Exercise instructions => Every entry must be echoed exactly.

★ ★ ★ ★ ★ ★ ★

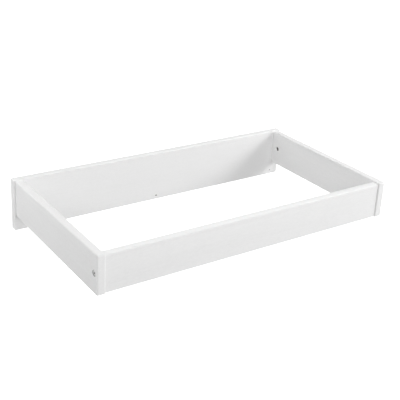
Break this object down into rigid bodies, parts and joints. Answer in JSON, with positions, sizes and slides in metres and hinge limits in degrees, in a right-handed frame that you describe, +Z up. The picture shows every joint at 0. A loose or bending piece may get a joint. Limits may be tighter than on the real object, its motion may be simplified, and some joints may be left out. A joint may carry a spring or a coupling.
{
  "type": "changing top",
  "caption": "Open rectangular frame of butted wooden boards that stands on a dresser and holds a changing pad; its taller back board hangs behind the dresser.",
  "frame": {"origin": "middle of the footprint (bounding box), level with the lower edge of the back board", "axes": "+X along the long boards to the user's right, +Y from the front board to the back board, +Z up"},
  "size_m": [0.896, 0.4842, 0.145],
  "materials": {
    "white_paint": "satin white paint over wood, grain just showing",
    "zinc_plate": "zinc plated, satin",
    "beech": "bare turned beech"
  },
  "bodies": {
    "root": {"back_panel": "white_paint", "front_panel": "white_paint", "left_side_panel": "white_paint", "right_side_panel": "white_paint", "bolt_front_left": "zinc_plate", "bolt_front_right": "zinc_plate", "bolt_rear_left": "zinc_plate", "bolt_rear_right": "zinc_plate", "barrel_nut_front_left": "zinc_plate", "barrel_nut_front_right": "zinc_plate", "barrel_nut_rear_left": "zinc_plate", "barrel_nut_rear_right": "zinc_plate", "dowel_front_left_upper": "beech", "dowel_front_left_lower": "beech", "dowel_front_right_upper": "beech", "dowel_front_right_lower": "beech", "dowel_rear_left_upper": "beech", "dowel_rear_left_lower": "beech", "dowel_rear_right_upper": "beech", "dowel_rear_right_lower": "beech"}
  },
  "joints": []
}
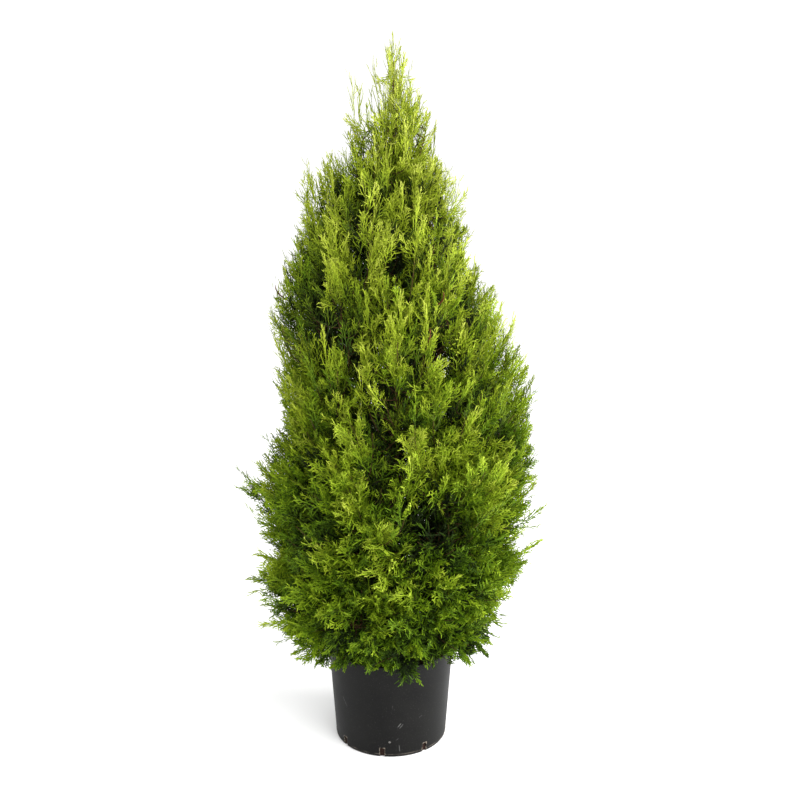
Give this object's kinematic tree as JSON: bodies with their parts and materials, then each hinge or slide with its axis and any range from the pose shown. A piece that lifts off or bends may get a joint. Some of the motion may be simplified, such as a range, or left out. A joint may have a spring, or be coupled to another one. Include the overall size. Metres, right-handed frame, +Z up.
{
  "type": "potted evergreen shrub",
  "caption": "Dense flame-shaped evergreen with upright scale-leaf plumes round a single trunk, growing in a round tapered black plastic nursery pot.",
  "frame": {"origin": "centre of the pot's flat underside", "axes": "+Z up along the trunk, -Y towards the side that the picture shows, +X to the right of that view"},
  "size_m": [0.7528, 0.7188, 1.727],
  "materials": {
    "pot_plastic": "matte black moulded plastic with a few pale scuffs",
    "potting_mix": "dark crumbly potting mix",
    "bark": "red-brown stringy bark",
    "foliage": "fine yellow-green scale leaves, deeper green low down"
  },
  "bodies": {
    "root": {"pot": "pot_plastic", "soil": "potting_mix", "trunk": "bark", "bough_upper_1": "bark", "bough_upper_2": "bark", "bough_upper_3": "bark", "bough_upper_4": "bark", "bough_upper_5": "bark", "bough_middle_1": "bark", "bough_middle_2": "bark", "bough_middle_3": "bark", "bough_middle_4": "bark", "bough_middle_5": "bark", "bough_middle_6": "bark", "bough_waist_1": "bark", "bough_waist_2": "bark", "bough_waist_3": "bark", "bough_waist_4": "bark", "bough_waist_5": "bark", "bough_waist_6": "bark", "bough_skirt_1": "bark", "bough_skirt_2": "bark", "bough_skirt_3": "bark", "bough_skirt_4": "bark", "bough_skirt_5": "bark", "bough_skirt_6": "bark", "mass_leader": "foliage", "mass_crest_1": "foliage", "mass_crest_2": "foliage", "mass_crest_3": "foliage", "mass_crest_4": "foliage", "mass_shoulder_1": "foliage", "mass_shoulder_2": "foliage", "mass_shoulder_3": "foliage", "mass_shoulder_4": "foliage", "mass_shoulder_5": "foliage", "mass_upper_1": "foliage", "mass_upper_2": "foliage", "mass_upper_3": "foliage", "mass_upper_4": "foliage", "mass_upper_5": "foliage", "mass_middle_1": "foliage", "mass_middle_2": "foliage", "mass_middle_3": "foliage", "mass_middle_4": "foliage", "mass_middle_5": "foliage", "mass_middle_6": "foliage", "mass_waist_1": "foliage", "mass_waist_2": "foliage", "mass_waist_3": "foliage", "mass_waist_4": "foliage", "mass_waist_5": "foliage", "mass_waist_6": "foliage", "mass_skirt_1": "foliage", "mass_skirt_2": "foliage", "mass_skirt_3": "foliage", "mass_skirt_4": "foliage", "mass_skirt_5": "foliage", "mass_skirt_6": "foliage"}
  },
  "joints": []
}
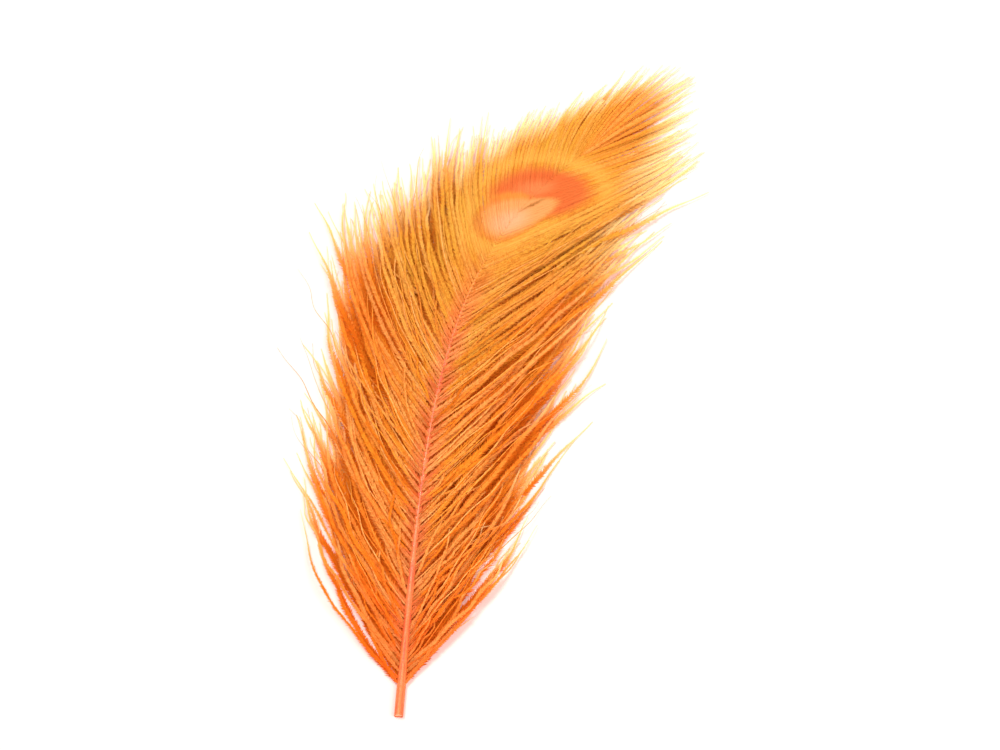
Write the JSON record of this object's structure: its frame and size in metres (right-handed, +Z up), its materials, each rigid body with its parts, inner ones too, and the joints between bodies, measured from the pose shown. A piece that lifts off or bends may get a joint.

★ ★ ★ ★ ★ ★ ★

Final answer =>
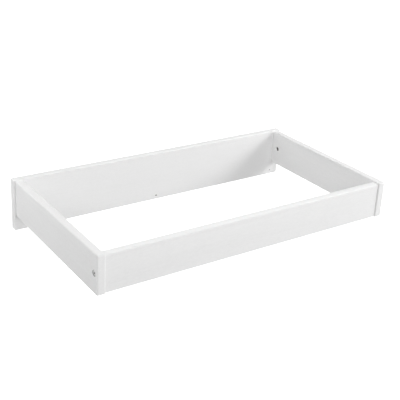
Break this object down into rigid bodies, parts and joints. Answer in JSON, with positions, sizes and slides in metres and hinge limits in degrees, in a right-handed frame that you describe, +Z up. The picture shows every joint at 0. A loose or bending piece may get a joint. Limits may be tighter than on the real object, its motion may be simplified, and some joints may be left out. A joint may carry a spring or a coupling.
{
  "type": "changing top",
  "caption": "Open rectangular frame of butted wooden boards that stands on a dresser and holds a changing pad; its taller back board hangs behind the dresser.",
  "frame": {"origin": "middle of the footprint (bounding box), level with the lower edge of the back board", "axes": "+X along the long boards to the user's right, +Y from the front board to the back board, +Z up"},
  "size_m": [0.896, 0.4842, 0.145],
  "materials": {
    "white_paint": "satin white paint over wood, grain just showing",
    "zinc_plate": "zinc plated, satin",
    "beech": "bare turned beech"
  },
  "bodies": {
    "root": {"back_panel": "white_paint", "front_panel": "white_paint", "left_side_panel": "white_paint", "right_side_panel": "white_paint", "bolt_front_left": "zinc_plate", "bolt_front_right": "zinc_plate", "bolt_rear_left": "zinc_plate", "bolt_rear_right": "zinc_plate", "barrel_nut_front_left": "zinc_plate", "barrel_nut_front_right": "zinc_plate", "barrel_nut_rear_left": "zinc_plate", "barrel_nut_rear_right": "zinc_plate", "dowel_front_left_upper": "beech", "dowel_front_left_lower": "beech", "dowel_front_right_upper": "beech", "dowel_front_right_lower": "beech", "dowel_rear_left_upper": "beech", "dowel_rear_left_lower": "beech", "dowel_rear_right_upper": "beech", "dowel_rear_right_lower": "beech"}
  },
  "joints": []
}
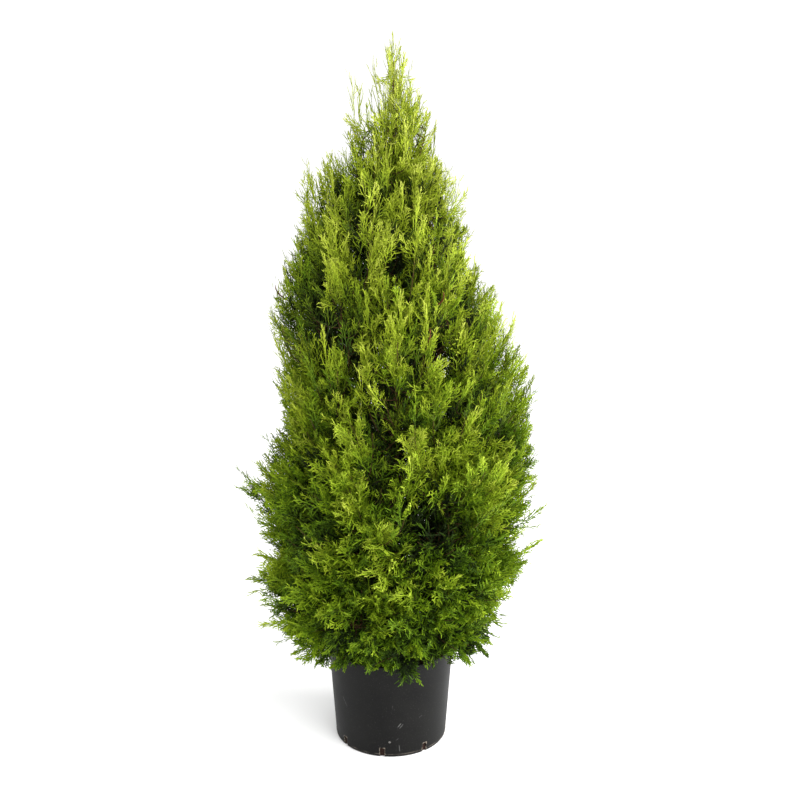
Give this object's kinematic tree as JSON: bodies with their parts and materials, then each hinge or slide with its axis and any range from the pose shown. A piece that lifts off or bends may get a joint. Some of the motion may be simplified, such as a range, or left out. A joint may have a spring, or be coupled to another one. Include the overall size. Metres, right-handed frame, +Z up.
{
  "type": "potted evergreen shrub",
  "caption": "Dense flame-shaped evergreen with upright scale-leaf plumes round a single trunk, growing in a round tapered black plastic nursery pot.",
  "frame": {"origin": "centre of the pot's flat underside", "axes": "+Z up along the trunk, -Y towards the side that the picture shows, +X to the right of that view"},
  "size_m": [0.7528, 0.7188, 1.727],
  "materials": {
    "pot_plastic": "matte black moulded plastic with a few pale scuffs",
    "potting_mix": "dark crumbly potting mix",
    "bark": "red-brown stringy bark",
    "foliage": "fine yellow-green scale leaves, deeper green low down"
  },
  "bodies": {
    "root": {"pot": "pot_plastic", "soil": "potting_mix", "trunk": "bark", "bough_upper_1": "bark", "bough_upper_2": "bark", "bough_upper_3": "bark", "bough_upper_4": "bark", "bough_upper_5": "bark", "bough_middle_1": "bark", "bough_middle_2": "bark", "bough_middle_3": "bark", "bough_middle_4": "bark", "bough_middle_5": "bark", "bough_middle_6": "bark", "bough_waist_1": "bark", "bough_waist_2": "bark", "bough_waist_3": "bark", "bough_waist_4": "bark", "bough_waist_5": "bark", "bough_waist_6": "bark", "bough_skirt_1": "bark", "bough_skirt_2": "bark", "bough_skirt_3": "bark", "bough_skirt_4": "bark", "bough_skirt_5": "bark", "bough_skirt_6": "bark", "mass_leader": "foliage", "mass_crest_1": "foliage", "mass_crest_2": "foliage", "mass_crest_3": "foliage", "mass_crest_4": "foliage", "mass_shoulder_1": "foliage", "mass_shoulder_2": "foliage", "mass_shoulder_3": "foliage", "mass_shoulder_4": "foliage", "mass_shoulder_5": "foliage", "mass_upper_1": "foliage", "mass_upper_2": "foliage", "mass_upper_3": "foliage", "mass_upper_4": "foliage", "mass_upper_5": "foliage", "mass_middle_1": "foliage", "mass_middle_2": "foliage", "mass_middle_3": "foliage", "mass_middle_4": "foliage", "mass_middle_5": "foliage", "mass_middle_6": "foliage", "mass_waist_1": "foliage", "mass_waist_2": "foliage", "mass_waist_3": "foliage", "mass_waist_4": "foliage", "mass_waist_5": "foliage", "mass_waist_6": "foliage", "mass_skirt_1": "foliage", "mass_skirt_2": "foliage", "mass_skirt_3": "foliage", "mass_skirt_4": "foliage", "mass_skirt_5": "foliage", "mass_skirt_6": "foliage"}
  },
  "joints": []
}
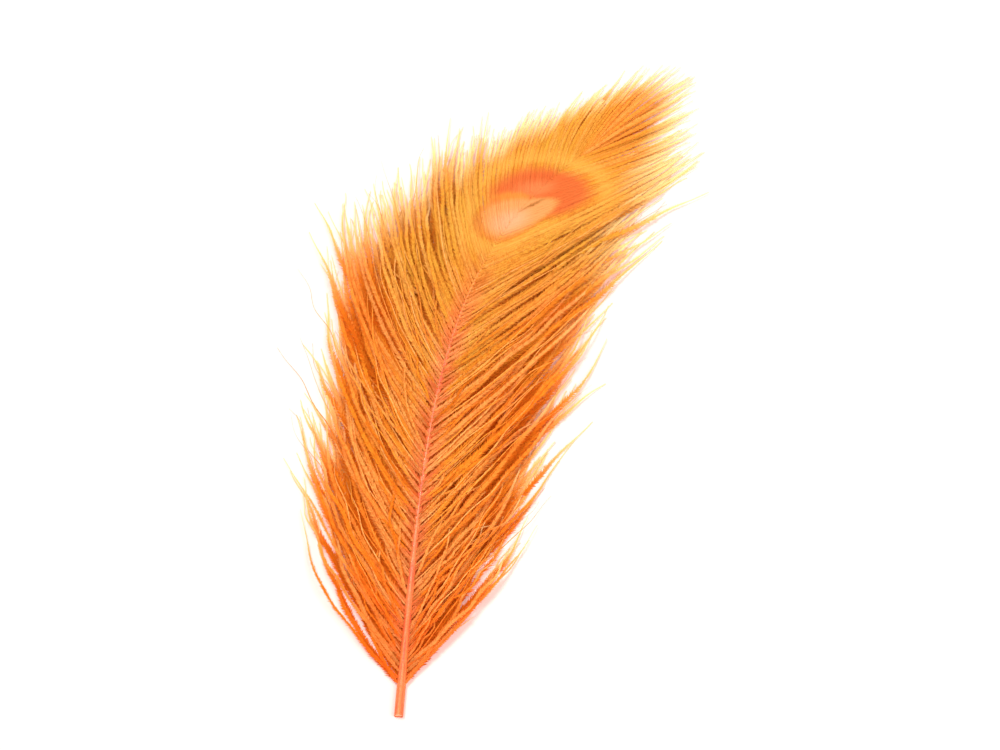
Write the JSON record of this object's structure: its frame and size in metres (right-handed, +Z up), its materials, each rigid body with its parts, inner ones too, and the joints between bodies, measured from the pose shown. A piece that lifts off or bends may get a joint.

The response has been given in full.